Journal

The Sunday Circle: 03.12.17

This all got started via author Peter M. Ball over at his blog, Man Vs. Bear. Check it out!

What am I working on this week?: Last week was a bumpy one. Of course, when I sat down to figure out what the “next few chapters” would be, I decided to stop for a moment and jot down an idea for a wholly different angle on the beginning, which turned into a four-hour plotting session and a decision to scrap the 21k I’d already gotten down in February, to start the newer version from the beginning. There’s some I can maybe salvage, but most of it’s out the window. That’s the bad news. The good news is that I’m really psyched about the new take on the main character, and this new envisioning has given her a whole new life and complexity the previous draft just didn’t have (and which I *knew* was missing). I’m about 4k in now, having had to start and scrap a few scenes before settling on the right mood and tone, but I think I’ve got a handle on it now. So this week: 1k/day, plugging right along.

What’s inspiring me this week?: Still hooked on Mrs. Dalloway, but also watching Z on Amazon. They’re nice, short episodes (which I find I’ve been missing in the hour+ long shows I’ve tended to watch), but they’re visually stunning, and there’s something about the Fitzgeralds that’s just…mesmerizing. And I’m charmed by the historic visual of a single book sale funding the rental of a penthouse apartment at a lux hotel in addition to new clothes and fancy nights out. It reminds me of reading Shirley Jackson: A Rather Haunted Life, and reading that a single short story sale of $150 could cover their rent for several months (admittedly in a tiny hovel, but you can’t even get a tiny hovel for that anymore!).

What am I avoiding? Not so much a problem of avoiding so much as getting hung up on scenes that are close, but not quite what I want. I think I’m at a point where I can move forward now after getting stuck on a scene for a few days (it’s good enough, and the tone is generally right, and general tweaks to the details in the scene shouldn’t disrupt too much later on down the line), but I really just want to get back to making better progress. That said, the slower, more deliberate process *is* creating prose I like better than I did in the first draft (which just plugged along, but didn’t have all that much soul). So I may just have to resign myself to this draft taking more focus and deliberation as I move through it. I know there’s a lot of advice out there to just write as fast as you can to get it down, but the truth is, on certain stories I’ve written in the past, I’ve found it much more efficient for me to correct a doubtful spot when I hit it, rather than plug on through it (it’ll keep bothering me, and eventually I’ll go back to that spot and rewrite everything anyway in the rewrite, and I’ll just have wasted time on prose I have to throw out if I push through). And so far, that’s worked pretty well on this draft. I’m actually pretty happy with what I’ve got, even if it’s taken longer to get down, and that’s an improvement over the last draft for sure!

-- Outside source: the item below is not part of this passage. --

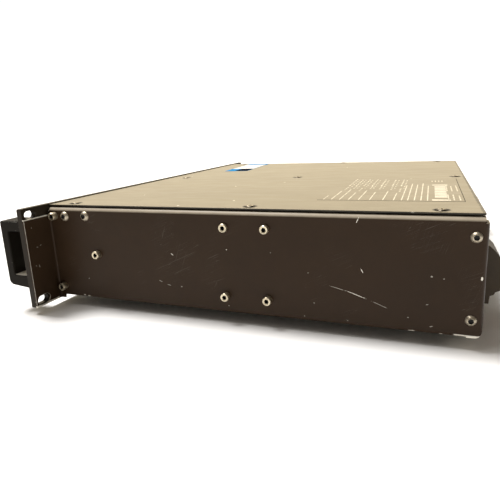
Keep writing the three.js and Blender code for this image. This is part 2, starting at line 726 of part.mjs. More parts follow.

2 thoughts on “The Sunday Circle: 03.12.17”

  1. Hi Maggie. You sound like you make progress like I do, sort of in a state of punctuated equilibrium, constantly shaken up by new and better ideas. It’s a positive in some respects (you get the new and better ideas), but also a bit of a trap because they can disrupt an otherwise clear path to reaching a goal. I admit that, like you, I’ve read the advice to push through and finish no matter what, but I do think that for some the fixing and improving as you go thing is just part of their process. One of my recent stories I pushed through to the end after merging two characters halfway through, and I’m now finding it very difficult to rewrite the first half such that it properly matches the feel and tone of the second. I expect I’ll find a way, but left to my own devices I’d not have had the problem, as I’d have fixed it in first draft before continuing, and the two halves would never has existed as separate things. In any case, good luck with getting it done!

    1. Exactly my predicament, too! I need that streamlining. Sometimes I find retyping the first chunk I need to incorporate into the second half from scratch helps to pull it all together, but I prefer not to do that if I don’t have to!